An estimated 5,000 residents of Sagaing Region were forced to flee their homes on Thursday after Myanmar junta forces raided and burned down houses in at least four villages in Mingin and Taze townships.
Three detachments of over 200 regime troops and pro-junta Pyu Saw Htee militia raided and burned down Moktha and Mouktat villages in the east of Mingin Township on early Thursday morning, according to the Mingin-People’s Defense Force (Mingin-PDF) and residents.
The latest junta atrocities came after regime soldiers in nearby Sanabyin Village were raided by a resistance group on early Wednesday morning, killing three junta troops and injuring two others.
During Thursday’s junta raid, regime forces torched 178 houses out of 200 in Moktha Village, as well as more than 120 houses including a monastery out of a total of around 150 houses in Mouktat Village, the spokesperson for Mingin-PDF told The Irrawaddy on Friday.

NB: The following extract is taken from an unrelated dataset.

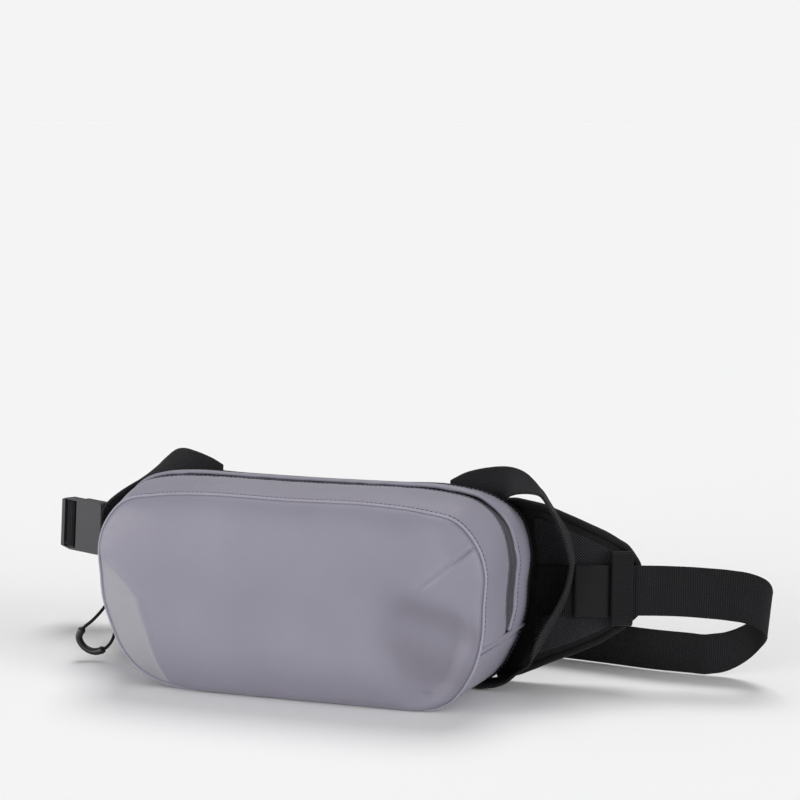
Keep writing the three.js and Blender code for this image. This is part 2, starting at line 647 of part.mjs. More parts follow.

Most of the residents of the two villages luckily managed to flee the junta raids as they were notified in advance about the soldiers heading to the villages, according to locals.
Regime forces used heavy explosives in the raids, claimed residents.
A Moktha villager told The Irrawaddy that his 21-year-old cousin’s brother Ko Naing Soe Lin was killed after being shot in the head during the raids. Another three villagers are still missing.
Three PDF fighters on guard near the village were detained and then killed by junta forces. Other resistance fighters were able to escape.
“The junta forces are aiming to cut off access to food in our area because they made sure to burn down all the rice stores first before they torched the houses,” said one Moktha villager who saw three of his houses, a rice storage facility and some motorbikes go up in smoke in the junta raid.
On Wednesday, junta soldiers and a Pyu Saw Htee member were reportedly killed when a combined force of Mingin Township PDFs raided a military camp in Mokkattaw Village.
Mingin-PDF claimed also to have killed four regime troops and injured another eight on Wednesday, when its fighters ambushed a military flotilla of five motorboats transporting ammunition along the Chindwin River.
On January 31, around 200 Pyu Saw Htee militia and junta troops supporting a military flotilla of eight vessels burned houses in four villages in Mingin Township, after sustaining heavy losses during clashes with PDFs from Kani Township.
During the raids, regime forces torched more than 150 houses out of 200 in Binkyun Village, as well as burning down around 34 houses in three nearby villages.
To deter the PDF attacks, junta forces detained and used 35 Binkyun villagers, including several older residents and children, as human shields while traveling in Mingin Township. The detainees were released by regime forces when they arrived at their destination, according to Mingin-PDF.
“Regime forces are now burning down villages as they cannot defeat the local resistance forces,” said the spokesperson for Mingin-PDF.
“People have requested us [PDFs] to fight until the military regime is gone, saying they don’t mind losing their possessions, homes and villages,” he added.
On Wednesday and Thursday, around 120 regime soldiers including Pyu Saw Htee militia also looted and burned down houses in Palchaung Village in Sagaing’s Taze Township, according to local media.
Military regime forces went on to attack and torch houses in nearby Khayutaw Village on Thursday evening, according to local media.
Around 3,000 residents in Taze Township were forced to flee their homes due to the junta raids, according to Taze News, which covers regime atrocities in the township.
The military regime is currently facing intense daily attacks nationwide from PDFs and many ethnic armed organizations.
Meanwhile, the regime’s atrocities continue with torture, arbitrary killings, massacres, burning people alive, using civilians as human shields, shelling residential areas and looting and burning houses, especially in Magwe and Sagaing regions and Chin, Kachin, Shan, Kayah and Karen states.
As of Thursday, 1,546 people have been killed by the junta and another 12,073 people arrested since last year’s February 1 coup, according to the Assistance Association for Political Prisoners.